Whenever you move to a new place one of the key things to learn is how to navigate the transportation system. Here in Bhutan, it is a constant adventure, especially because Royal Thimphu College is about 10km away from Thimphu town (takes 15-30 minutes by car). There are four main modes of travel:
The City Bus
Each of us were given bus passes at the beginning of the semester so we don't have to deal with the bus fair which is incredibly nice. However, navigating the schedule is the main challenge here. For example, the buses have holidays whenever school is out, which of course is when we're most likely to want to get into town. Not only that, but as we discovered last week, they also sometimes have holidays for no apparent reason and we have no way of finding out except for the obvious empirical discovery that the bus has not arrived.
Once on the bus you are at the mercy of the driver for two reasons. First of all, he controls the music that is generally played at very high volumes. And the music you hear will never cease to surprise you. I've heard hindi and dzongkha (Bhutan's national language) music, Lady Gaga, the Black Eyed Peas and my personal favorite, a remake of Justin Bieber's “Baby” edited so that he actually sounds like a cross between a baby and a chipmunk!

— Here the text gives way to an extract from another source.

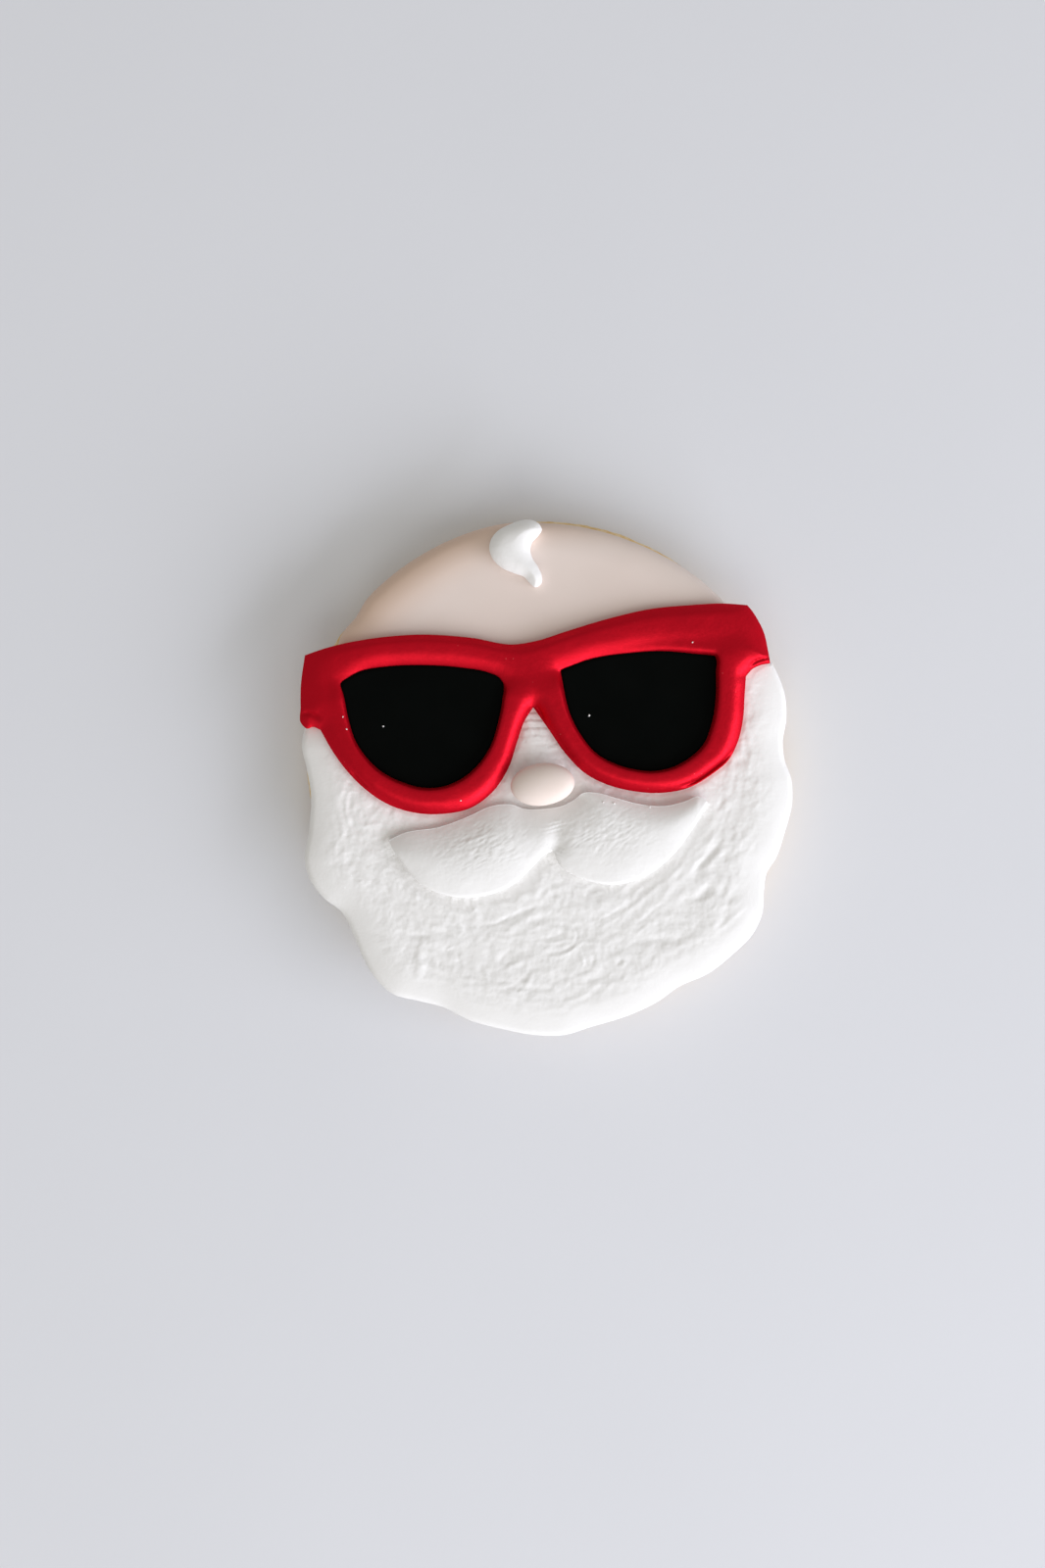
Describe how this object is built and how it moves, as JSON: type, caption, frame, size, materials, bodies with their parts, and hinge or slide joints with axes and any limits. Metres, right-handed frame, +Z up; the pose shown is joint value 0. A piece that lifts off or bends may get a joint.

To understand the second I need to give you a background on the geography of Bhutan. Nothing is straight here, except for cliffs that are straight up. The country is almost entirely mountains and valleys (especially here in Western Bhutan) which means that the national highway and most roads are full of hairpin turns and switchbacks. The bus drivers don't even seem to notice with the speed that they take the turns, always honking just in time to alert the driver coming around a corner to avoid an accident (because the roads are mostly one lane).
I won't linger long on taxis because they are pretty similar to the types of taxis you'll find anywhere else in the world. We tend to take taxis more than expected, mostly to our internships or back to RTC if we stay in town after 5:30pm. The trick with the taxis is know the standard fare for the trip you are taking. Like anywhere with tourists, taxi drivers tend to assume that because I'm white, I'm a rich tourist who has no idea what a taxi ride should actually cost. So, I haggle and sometimes I even have to let a couple taxis go before finding one that will give me the correct price. The whole thing is actually kind of fun if I'm honest.
I was taught, like most children in the United States, to NEVER ever get in a car with a stranger. In Bhutan though, this is a typical mode of travel for both short trips and even long ones across the country. Living at RTC which is at the top of a hill, it is generally pretty easy to hitch a ride to town. And, for all you worried parents out there, we usually know them or they're our friend's parents or boyfriends etc. In a small country like Bhutan, it's not so nerve racking and the people you meet are usually super friendly and want to know how I am liking Bhutan and RTC.
Speaking of friendly people, as you drive they will inevitably ask you “how are you liking Bhutan?” To which they always expect you to answer in the positive (which I do!) and then the funny part is when they as you leading questions like how you are handling the spicy food etc and still expect that you have totally gotten used to it! (which I haven't)
Yup, when all else fails we have learned the value of a good walk. The Bhutanese often walk huge distances to reach their villages outside of Thimphu and after going to several treks it is just not that big of a deal. The favorite (and by favorite I mean most common but certainly not fun) walk is the hill of RTC's campus. It is insanely steep at the top and toward the bottom is just switchbacks, oh and its 3km if you can't find a ride somewhere along the way. But, without walking you don't experience the place in the same way, or stop to smell the roses (by that I mean gaze at the epic snow-capped mountains surrounding Thimphu).